御名を聞きて往生せんと欲すれば、みなことごとくかの国に到る。
                      往生礼讃 大経礼讃

 

と言われ、元照律師は、弥陀は名をもってものを接したまふ。
と言われています。「もの」とは衆生のこと、「接する」とは摂取して救うという意味であると解説されています。弥陀は名をもって衆生を救うのですが、「名をもって」とは名を聞かせて救うということです。
この文に続く一文は、次のようになっています。

(弥陀は名をもってものを接したまふ。)
ここをもって耳に聞き、口に誦するに、無辺の聖徳、識心に攬入する。
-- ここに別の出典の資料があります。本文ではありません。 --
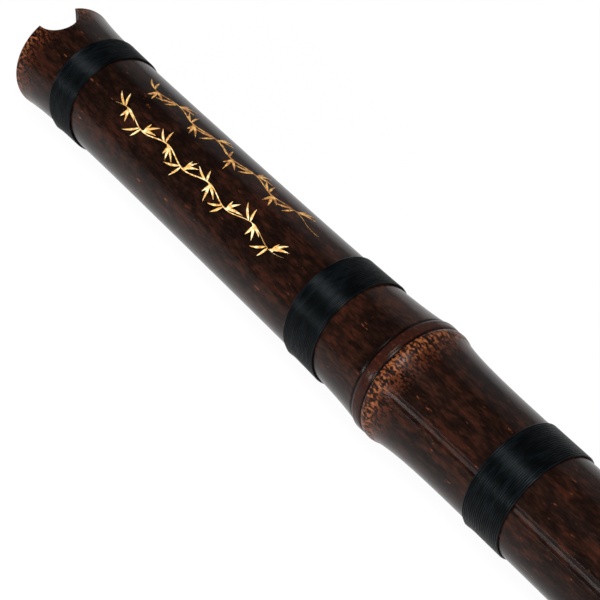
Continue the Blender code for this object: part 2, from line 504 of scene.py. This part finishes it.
@dataclass
class Culm:
    """The measures of the pipe: its outline, its nodes, its holes and its bore."""

    mouth_x: float
    axis_z: float
    length: float
    radius: float = 12.75 * MM
    wall: float = 4.4 * MM
    taper: float = 1.6 * MM
    mouth_flare: float = 1.45 * MM
    flare_reach: float = 10.5 * MM
    mouth_chamfer: float = 0.25 * MM
    foot_chamfer: float = 0.4 * MM
    speaking_length: float = 0.5841
    end_corrections: float = 0.0440
    front_semitones: tuple[int, ...] = (2, 4, 5, 7, 9, 10, 11)
    first_node: float = 0.1366
    vent_to_tassel: float = 0.0300
    tassel_to_last_node: float = 0.1100
    stump: float = 0.5 * MM
    ring: NodeRing = NodeRing()
    groove: BranchGroove = BranchGroove()

    def note(self, semitones: int) -> float:
        """The station of the hole that sounds this far above the lowest note."""
        return self.speaking_length / 2 ** (semitones / 12) - self.end_corrections

    @property
    def front_holes(self) -> list[float]:
        """The stations of the front finger holes, the lowest note first."""
        return [self.note(semitones) for semitones in self.front_semitones]

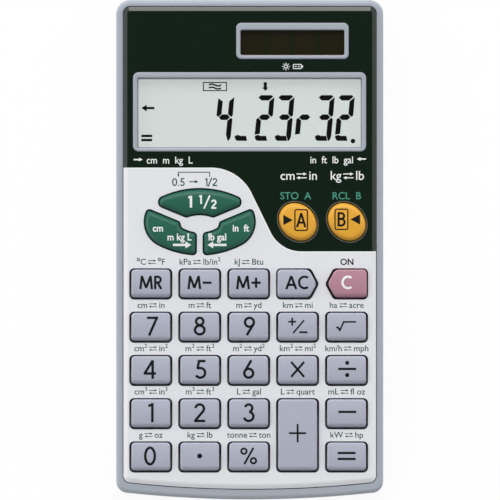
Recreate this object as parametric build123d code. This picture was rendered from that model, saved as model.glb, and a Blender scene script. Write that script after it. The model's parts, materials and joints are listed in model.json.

永く仏種となりて、頓に重罪を除き、無上菩提を獲証する。 教行信証行巻

 

 善導や元照律師の御文はいずれも如来の救い方を極めて簡便に言い表したものであり、見事な表現です。これらは、願成就文の「聞其名号信心歓喜即得往生住不退転」を言い代えたものですが、まことの信が生じるとき、この御文や願成就文は、信の境地を適切に言い表したものであると思えてきます。

 信を得たいと思うのは人情ですが、信を求めて聴聞しても信は得られません。その理由は、信は如来の大悲心を聞くことであり、信を得ようと努力して得られるものではないからです。信が欲しくば、そのまま救うとの如来の願心を聞く以外に方法はありません。如来の願心はどのようなものか、それを聞くのです。説法する者の声が聞こえてくるままに如来の大悲心を聞くのです。如来の大悲心が心に染み入り、如来の大悲心に感応道交するとき、“聞名欲往生” “聞其名号信心歓喜”というのです。大悲心を聞くとき、“大悲心はある”と感受し、あると認識します。その大悲心は「私をそのまま救う」と願っていると思えてきます。この思いがあるために、大経には何が書いてあるかと問われた讃岐の庄松同行は「庄松助けるぞ」「庄松助けるぞ」と書いてあると答えたのでした。